The construction work that’s temporarily shut down the CTA’s Lawrence Avenue L stop has meant more people are getting on and off at the nearby Wilson Avenue station instead — much to Joe Miller’s delight.
That gives them more time to notice Miller’s new mural, titled “Uptown Dot King,” which spans 140 feet of a building at 1124 W. Wilson St. in view of the busy L stop.
“Being from Chicago, I’ve always wanted a piece that was visible from the train,” says Miller, who lives in Lincoln Square. “And not just a little thing you can spot. Something that was almost intended for the train. That first train ride looking at it was pretty awesome.”
Working with his girlfriend Sunni DiLuzio, Miller, 38, painted the mural in August as the jewel of the second annual Uptown Art Week, a nine-day event featuring mural painting and art exhibits and the creation of close to 150 new art works, according to the economic development group Uptown United.
The group has been working with the Uptown Chamber of Commerce to beautify the area around the century-old Wilson station, which underwent major reconstruction that ended in 2018.
With the current CTA work closing the Lawrence Avenue station, “People who used to use Lawrence every day now have a two-block detour,” says Justin Weidl, Uptown United’s neighborhood services director. He says the aim with Miller’s mural and other art “was to kind of make that two-block pedestrian detour as fun and exciting as possible.”
The dots are part of Miller’s signature style. Usually, they don’t need to be very big — just an inch in diameter, small enough to use a sponge to create them.
But, working on a larger scale, with a 35-feet-high wall as his canvas, he and DiLuzio had to figure out how to make much bigger dots. They experimented with different techniques before landing on using empty paint cans as stencils and spray paint for the dots, then dripping house paint down the walls to create streaks.
They also had to get used to working up high from what’s called a swing stage, which was more stable than the scissor lifts Miller usually uses, kind of like a mobile “balcony” with more room for supplies.

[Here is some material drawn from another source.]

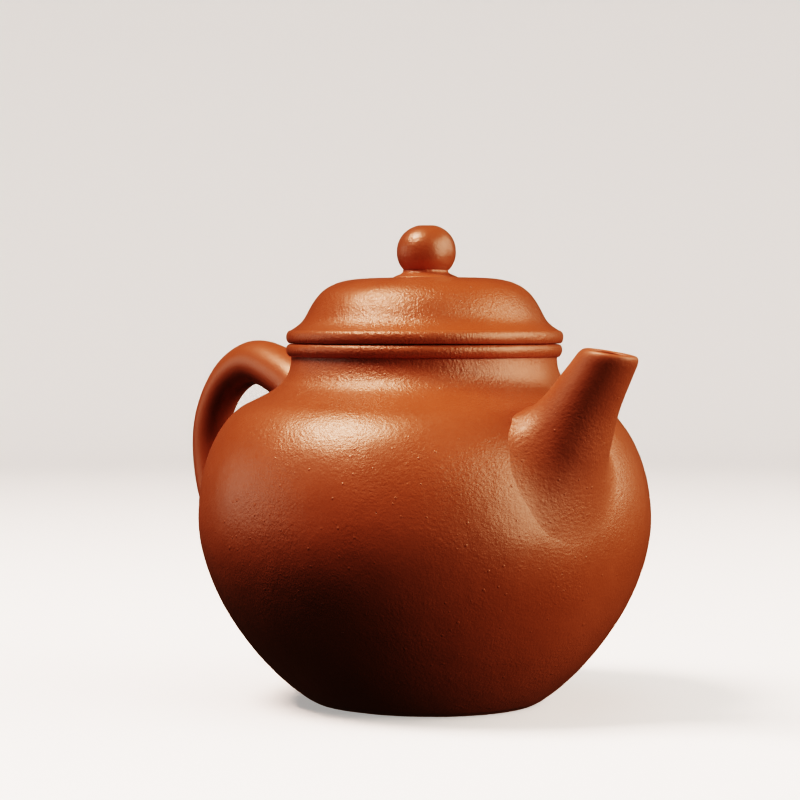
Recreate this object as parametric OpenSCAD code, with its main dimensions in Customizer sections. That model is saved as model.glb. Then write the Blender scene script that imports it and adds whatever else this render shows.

The heights didn’t bother them. They just had to keep moving it as their work progressed. And storms slowed them down. Despite completing large swaths of the mural in only a few days, it took nearly a month to finish.
“There’s always those moments in my career where I got to do these more labor-intensive projects,” Miller says. “And I always hear my dad’s voice ringing in my head: ‘Well, it’s what you signed up for.’ So if you want to paint big walls, you got to do the things to get up there.”
He says painting “Uptown Dot King” “was the icing on the cake for this summer.”